The Scenic Artist.-His Strange Workshop in the Clouds.-Up in the Flies. — Magic Transformations. Streets turn into Open Fields -Rivers into Dry Land. - The Stage Manager and his Duties. — Curious Letters between two Old Managers.-Borrowing Assassins.— Lending Shepherds.--A Cupid who had to Find his own Wings.-The Prompter and his Duties.

In these days when such an extraordinary amount of money and care is lavished on the scenery of plays, scenic artists are extremely well paid.

Of course in no department does talent make a more marked difference than in this; fine artists being paid large salaries, and daubers getting no more than if they were painting signs instead of scenes.

There are several artists in New York who get as high as $100 a week; and there is one scenic artist who has a theatre of his own.
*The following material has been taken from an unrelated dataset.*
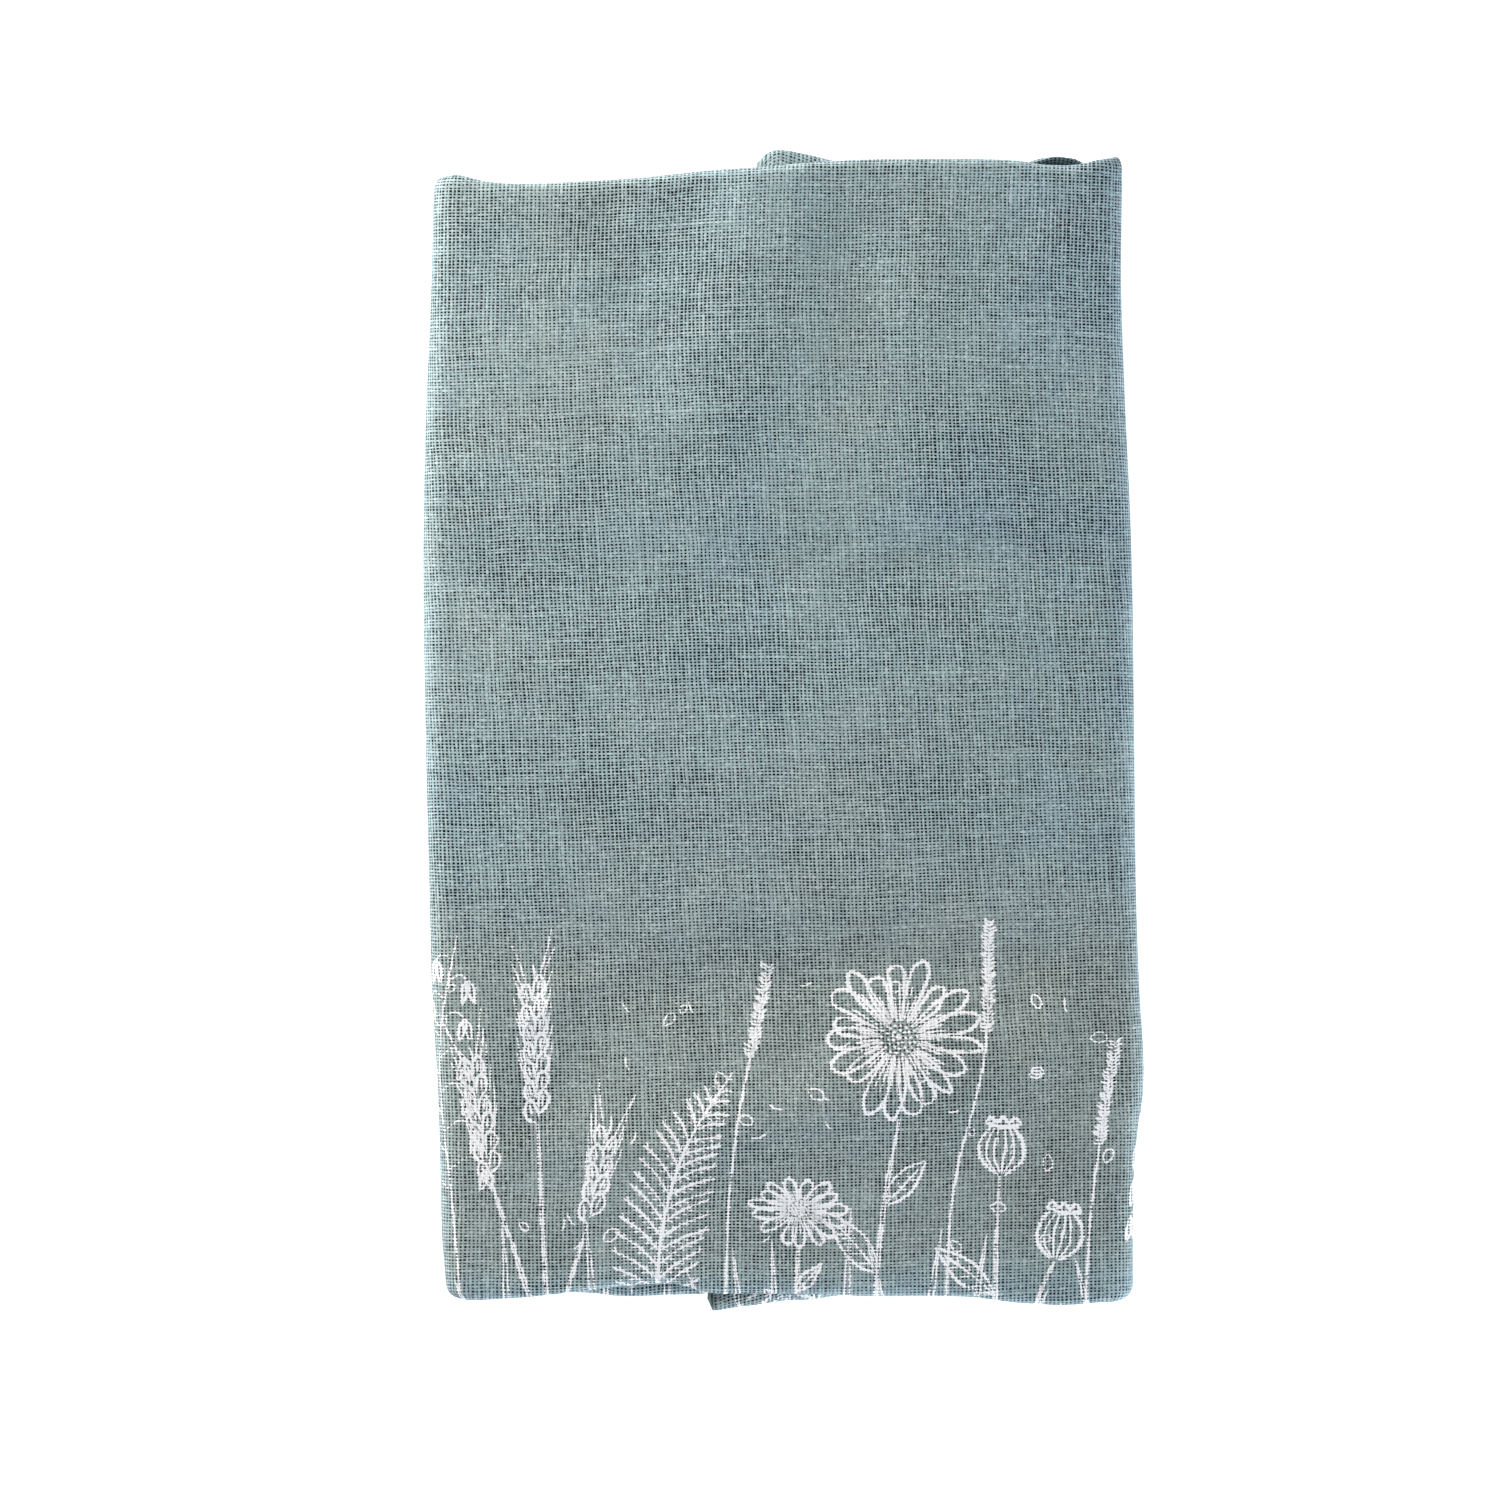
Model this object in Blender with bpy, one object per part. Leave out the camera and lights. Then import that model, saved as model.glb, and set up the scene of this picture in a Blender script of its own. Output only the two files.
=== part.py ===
"""A linen bread bag, folded into a flat packet.

The bag is two cut panels. Laid flat it is about 277 mm wide and 455 mm long. Its
bottom and its mouth are turned behind, so that they nearly meet, and then both
sides are folded behind. That leaves eight plies: four in the middle of the packet
and four in the two flaps under it.

Each panel is one folded sheet. A panel starts as a flat grid, whose columns run
across the cloth from the left side seam to the right one, and whose rows run from
the bottom seam round both end folds to the mouth. Every column and row has a place
in the folded packet, and the sheet gets its thickness last.

The packet lies on the ground: +Y is the mouth's end, +Z is up, and the origin is
under its middle.
"""

import math

import bmesh
import bpy

MM = 0.001

# The cloth, and how its plies lie on each other.
CLOTH = 1.0 * MM
PLY_GAP = 0.35 * MM
PITCH = CLOTH + PLY_GAP
PLIES = 8
STACK = (PLIES - 1) * PITCH  # from the middle of the lowest ply to that of the highest
LOWEST = CLOTH / 2

# The end folds turn through half the plies, the front outside the back.
FRONT_TURN = 1.5 * PITCH
BACK_TURN = 0.5 * PITCH
END_REACH = FRONT_TURN + CLOTH / 2
HALF_LENGTH = 113.5 * MM

# Places behind the middle, as shares of the way from the lower end fold to the upper.
BOTTOM_SEAM = 0.415
MOUTH = 0.425

# The side folds turn round the middle of the whole stack.
SIDE_TURN = STACK / 2
SIDE_REACH = SIDE_TURN + CLOTH / 2

# Grid steps in each stretch of a column or a row.
FLAP_STEPS = 6
TURN_STEPS = 6
MIDDLE_STEPS = 16
FACE_STEPS = 14
FLAP_CROWDING = 1.6  # over 1, a flap's columns crowd towards its side seam

# Side edges of the packet, in millimetres: y, left edge x, right edge x.
SIDE_EDGES = (
    (-114, -67.5, 69.9),
    (-104, -68.3, 69.9),
    (-88, -68.7, 70.2),
    (-72, -69.2, 72.0),
    (-54, -70.3, 71.2),
    (-34, -70.8, 70.5),
    (0, -71.6, 70.1),
    (36, -72.1, 69.6),
    (66, -71.6, 68.3),
    (90, -70.6, 67.5),
    (114, -70.0, 67.8),
)

# End folds of the packet's middle, in millimetres: x, y of the upper end, y of the lower.
MIDDLE_ENDS = (
    (-64.9, 111.3, -113.5),
    (-58.6, 109.8, -113.3),
    (-50.0, 109.5, -112.7),
    (-38.7, 110.0, -111.4),
    (-32.0, 110.4, -110.6),
    (-22.0, 111.3, -110.0),
    (-14.7, 112.1, -111.9),
    (-6.0, 112.6, -112.0),
    (8.3, 113.8, -112.2),
    (16.3, 114.3, -112.6),
    (36.3, 114.4, -112.7),
    (46.3, 114.1, -113.9),
    (54.3, 113.2, -114.4),
    (59.3, 114.2, -114.3),
    (63.3, 115.1, -113.8),
)

# End folds of the left flap: x, y of the upper end, y of the lower.
LEFT_FLAP_ENDS = (
    (-64.9, 109.6, -111.2),
    (-58.6, 109.0, -112.2),
    (-38.7, 109.4, -112.3),
    (-33.0, 109.8, -113.0),
    (-24.8, 110.2, -112.8),
    (-7.7, 111.4, -112.2),
)

# End folds of the right flap, whose corner shows past the middle at both ends.
RIGHT_FLAP_ENDS = (
    (-14.7, 115.2, -115.9),
    (-5.1, 115.6, -114.7),
    (-0.7, 116.5, -113.9),
    (5.3, 115.6, -113.7),
    (11.3, 114.2, -112.8),
    (23.3, 113.2, -112.0),
    (47.3, 114.1, -113.0),
    (55.3, 115.0, -113.0),
    (63.3, 113.9, -111.6),
)

# Side seams of the flaps, which nearly meet under the packet: y, left flap x, right flap x.
SIDE_SEAMS = (
    (-116, -15.6, -14.2),
    (0, -11.3, -9.7),
    (116, -7.0, -5.2),
)

# Soft swells of the packet, in millimetres and degrees:
# x, y, half length, half width, turn of the length from +X, height.
SWELLS = (
    (-8.7, 78, 52, 27, 0, 2.4),
    (3.3, -78, 56, 25, 4, 2.5),
    (-10.7, 97, 14, 7, 74, 0.9),
    (3.3, 94, 16, 5, 96, 0.8),
    (-34.7, 42, 24, 8, -28, 0.8),
    (4.3, -73, 44, 8, 13, 1.0),
    (-55.7, -50, 15, 5, -20, 0.9),
    (47.3, -98, 16, 7, 24, 0.7),
    (43.3, 66, 20, 9, 62, 0.8),
)

# The packet settles on its four corners. Between them it stands a hair off the ground.
CORNER_X = 64 * MM
CORNER_Y = 109 * MM
CORNER_SPREAD = 25 * MM
UNDERSIDE_RISE = 0.3 * MM

LINEN = (0.235, 0.295, 0.305, 1.0)
LINEN_BACK = (0.200, 0.255, 0.262, 1.0)
LINEN_ROUGHNESS = 0.92


def clear_scene():
    """Takes out every object that the scene starts with."""
    for obj in list(bpy.data.objects):
        bpy.data.objects.remove(obj, do_unlink=True)


def read(table, at, column):
    """The table's column at this place in metres, on a smooth curve through its rows."""
    place = at / MM
    rows = [(row[0], row[column]) for row in table]
    if place <= rows[0][0]:
        return rows[0][1] * MM
    if place >= rows[-1][0]:
        return rows[-1][1] * MM
    last = len(rows) - 1
    i = next(k for k in range(last) if place <= rows[k + 1][0])
    (x0, y0), (x1, y1) = rows[i], rows[i + 1]
    before, after = rows[max(i - 1, 0)], rows[min(i + 2, last)]
    slope0 = (y1 - before[1]) / (x1 - before[0])
    slope1 = (after[1] - y0) / (after[0] - x0)
    span = x1 - x0
    t = (place - x0) / span
    start = (1 + 2 * t) * (1 - t) ** 2 * y0 + t * (1 - t) ** 2 * span * slope0
    end = t * t * (3 - 2 * t) * y1 + t * t * (t - 1) * span * slope1
    return (start + end) * MM


def mix(a, b, share):
    return a + (b - a) * share


def swell(x, y):
    """How much higher than a flat stack the packet stands at this place."""
    height = 0.0
    for at_x, at_y, half_length, half_width, turn, rise in SWELLS:
        angle = math.radians(turn)
        dx, dy = x / MM - at_x, y / MM - at_y
        along = (dx * math.cos(angle) + dy * math.sin(angle)) / half_length
        across = (dy * math.cos(angle) - dx * math.sin(angle)) / half_width
        height += rise * math.exp(-(along**2) - across**2)
    return height * MM


def underside(x, y):
    """How high the packet's lowest ply stands at this place."""
    off_x = (abs(x) - CORNER_X) / CORNER_SPREAD
    off_y = (abs(y) - CORNER_Y) / CORNER_SPREAD
    return UNDERSIDE_RISE * (1 - math.exp(-(off_x**2) - off_y**2))


def column_places():
    """Each column's stretch of the cloth, from the left side seam to the right one."""
    flap = [(step / FLAP_STEPS) ** FLAP_CROWDING for step in range(FLAP_STEPS)]
    turn = [math.pi * step / TURN_STEPS for step in range(TURN_STEPS)]
    places = [("left flap", share) for share in flap]
    places += [("left turn", math.pi - angle) for angle in turn]
    places += [("middle", step / MIDDLE_STEPS) for step in range(MIDDLE_STEPS)]
    places += [("right turn", angle) for angle in turn]
    return places + [("right flap", share) for share in [1.0, *reversed(flap)]]


def row_places():
    """Each row's stretch of the cloth, from the bottom seam round to the mouth."""
    turn = [math.pi * step / TURN_STEPS for step in range(TURN_STEPS)]
    face = [step / FACE_STEPS for step in range(FACE_STEPS)]
    seam_part = [BOTTOM_SEAM, *(share for share in reversed(face) if 0 < share < BOTTOM_SEAM)]
    mouth_part = [1.0, *(share for share in reversed(face) if share > MOUTH), MOUTH]
    places = [("behind", share) for share in seam_part]
    places += [("lower end", math.pi - angle) for angle in turn]
    places += [("face", share) for share in face]
    places += [("upper end", angle) for angle in turn]
    return places + [("behind", share) for share in mouth_part]


def place_row(row, turn_radius):
    """(share of the way from the lower end to the upper one, reach past it, depth)."""
    stretch, value = row
    if stretch == "face":
        return value, 0.0, FRONT_TURN - turn_radius
    if stretch == "behind":
        return value, 0.0, FRONT_TURN + turn_radius
    end, side = (0.0, -1) if stretch == "lower end" else (1.0, 1)
    depth = FRONT_TURN - turn_radius * math.cos(value)
    return end, side * turn_radius * math.sin(value), depth


def place_column(column, y):
    """(x before any side turn, the angle of that turn, -1 to the left or 1 to the right)."""
    stretch, value = column
    left = read(SIDE_EDGES, y, 1) + SIDE_REACH
    right = read(SIDE_EDGES, y, 2) - SIDE_REACH
    if stretch == "middle":
        return mix(left, right, value), 0.0, 1
    if stretch == "left flap":
        return mix(read(SIDE_SEAMS, y, 1), left, value), math.pi, -1
    if stretch == "right flap":
        return mix(read(SIDE_SEAMS, y, 2), right, value), math.pi, 1
    return (left, value, -1) if stretch == "left turn" else (right, value, 1)


def fold_point(column, row, turn_radius):
    """Where a point of the flat cloth lies in the folded packet."""
    share, reach, depth = place_row(row, turn_radius)
    start, angle, side = place_column(column, mix(-HALF_LENGTH, HALF_LENGTH, share))
    radius = SIDE_TURN - depth
    x = start + side * radius * math.sin(angle)
    z = LOWEST + SIDE_TURN + radius * math.cos(angle)

    behind = (1 - math.cos(angle)) / 2
    flap_ends = LEFT_FLAP_ENDS if side < 0 else RIGHT_FLAP_ENDS
    upper = mix(read(MIDDLE_ENDS, start, 1), read(flap_ends, start, 1), behind)
    lower = mix(read(MIDDLE_ENDS, start, 2), read(flap_ends, start, 2), behind)
    y = mix(lower + END_REACH, upper - END_REACH, share) + reach

    spread = 1 + swell(x, y) / STACK
    return x, y, LOWEST + underside(x, y) + (z - LOWEST) * spread


def make_linen(name, colour):
    material = bpy.data.materials.new(name)
    material.use_nodes = True
    shader = material.node_tree.nodes["Principled BSDF"]
    shader.inputs["Base Color"].default_value = colour
    shader.inputs["Roughness"].default_value = LINEN_ROUGHNESS
    shader.inputs["Metallic"].default_value = 0.0
    return material


def make_panel(name, turn_radius, material):
    """One panel of the bag: a flat grid, folded point by point and given its thickness."""
    columns, rows = column_places(), row_places()
    sheet = bmesh.new()
    bmesh.ops.create_grid(
        sheet, x_segments=len(columns) - 1, y_segments=len(rows) - 1, size=1.0
    )
    for vert in sheet.verts:
        across = round((vert.co.x + 1) / 2 * (len(columns) - 1))
        along = round((vert.co.y + 1) / 2 * (len(rows) - 1))
        vert.co = fold_point(columns[across], rows[along], turn_radius)
    mesh = bpy.data.meshes.new(name)
    sheet.to_mesh(mesh)
    sheet.free()
    mesh.shade_smooth()
    mesh.materials.append(material)

    panel = bpy.data.objects.new(name, mesh)
    bpy.context.scene.collection.objects.link(panel)
    thickness = panel.modifiers.new("Cloth thickness", "SOLIDIFY")
    thickness.thickness = CLOTH
    thickness.offset = 0.0
    thickness.use_even_offset = True
    return panel


def main():
    clear_scene()
    make_panel("front_panel", FRONT_TURN, make_linen("linen_front", LINEN))
    make_panel("back_panel", BACK_TURN, make_linen("linen_back", LINEN_BACK))


main()
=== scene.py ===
# %% [markdown]
# # A linen bread bag, folded flat
#
# A bread bag is the simplest bag there is: two lengths of linen, seamed down both
# sides and along the bottom. This one has been ironed and folded for a shelf. Its
# bottom and its mouth are turned behind so that they nearly meet, and then both
# sides are folded behind too, which makes a soft packet of eight plies.
#
# Cloth like this could be draped by a simulation, but an ironed packet hardly
# hangs at all: its shape is in its folds. So each panel starts here as a flat cut
# length with its own measurements, and a function folds it as hands would. The
# folds then have exact places, the weave can follow the threads through them, and
# a print can be laid on the flat cloth and be folded along with it.

import math
import random

import bpy
import numpy as np
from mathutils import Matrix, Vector


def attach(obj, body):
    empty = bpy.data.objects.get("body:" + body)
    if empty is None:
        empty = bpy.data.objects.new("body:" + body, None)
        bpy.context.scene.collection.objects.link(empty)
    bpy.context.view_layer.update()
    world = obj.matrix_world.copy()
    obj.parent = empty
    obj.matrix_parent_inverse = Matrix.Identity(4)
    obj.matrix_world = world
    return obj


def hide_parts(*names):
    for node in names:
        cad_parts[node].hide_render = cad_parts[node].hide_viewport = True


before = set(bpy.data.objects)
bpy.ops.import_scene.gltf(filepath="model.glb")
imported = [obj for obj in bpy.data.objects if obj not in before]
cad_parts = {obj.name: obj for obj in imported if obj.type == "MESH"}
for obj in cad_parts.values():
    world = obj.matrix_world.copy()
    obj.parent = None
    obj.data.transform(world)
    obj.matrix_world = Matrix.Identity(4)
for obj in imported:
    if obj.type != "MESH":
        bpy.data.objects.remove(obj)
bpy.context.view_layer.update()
MM = 0.001
print("solids:", sorted(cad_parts))

# %% [markdown]
# ## The measurements of the packet
#
# Everything about the packet is measured in millimetres, with X to the right, Y
# towards the end where the mouth turns behind, and Z up. Folded cloth has two
# kinds of fold here. The end folds turn round a half circle as high as half the
# plies, with the front panel outside the back one. The side folds turn round the
# middle of the whole stack. The edges of a packet are never straight, so short
# tables give their real course, and a smooth curve runs through each table.

# %% Plies and folds
PITCH = 1.35  # from the middle of one ply to the middle of the next
STACK = 7 * PITCH  # from the lowest ply to the highest
LOWEST = 0.5  # height of the lowest ply's middle
LINEN_THICKNESS = 0.6

FRONT_TURN = 1.5 * PITCH  # radius of the end folds
BACK_TURN = 0.5 * PITCH
SIDE_TURN = STACK / 2  # radius of the outermost side fold
END_REACH = FRONT_TURN + LINEN_THICKNESS / 2
SIDE_REACH = SIDE_TURN + LINEN_THICKNESS / 2
HALF_LENGTH = 113.5

BOTTOM_SEAM = 0.415  # how far behind the middle the bottom seam lies, from the lower end
MOUTH = 0.425  # and the mouth

# Side edges: y, left edge x, right edge x.
SIDE_EDGES = (
    (-114, -67.5, 69.9),
    (-104, -68.3, 69.9),
    (-88, -68.7, 70.2),
    (-72, -69.2, 72.0),
    (-54, -70.3, 71.2),
    (-34, -70.8, 70.5),
    (0, -71.6, 70.1),
    (36, -72.1, 69.6),
    (66, -71.6, 68.3),
    (90, -70.6, 67.5),
    (114, -70.0, 67.8),
)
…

It is one of the finest in Broadway, and the scenery is always beautiful.

The paint-room of a theatre is always situated in the "flies" or clouds above the stage; and it is curious to see the artists with their great brushes changing a street view into a landscape, or "the sea, the sea, the open sea!" into mountains, rivulets or railroad tracks.

Of course, being situated in such an airy region as the "flies," the painter's room has not always a very snug flooring; and many an actress has got a good dress covered with drippings of paint which have dropped from above her during rehearsal. However, scene painters generally use water colors, so there's not much harm done. The spots are easily rubbed off.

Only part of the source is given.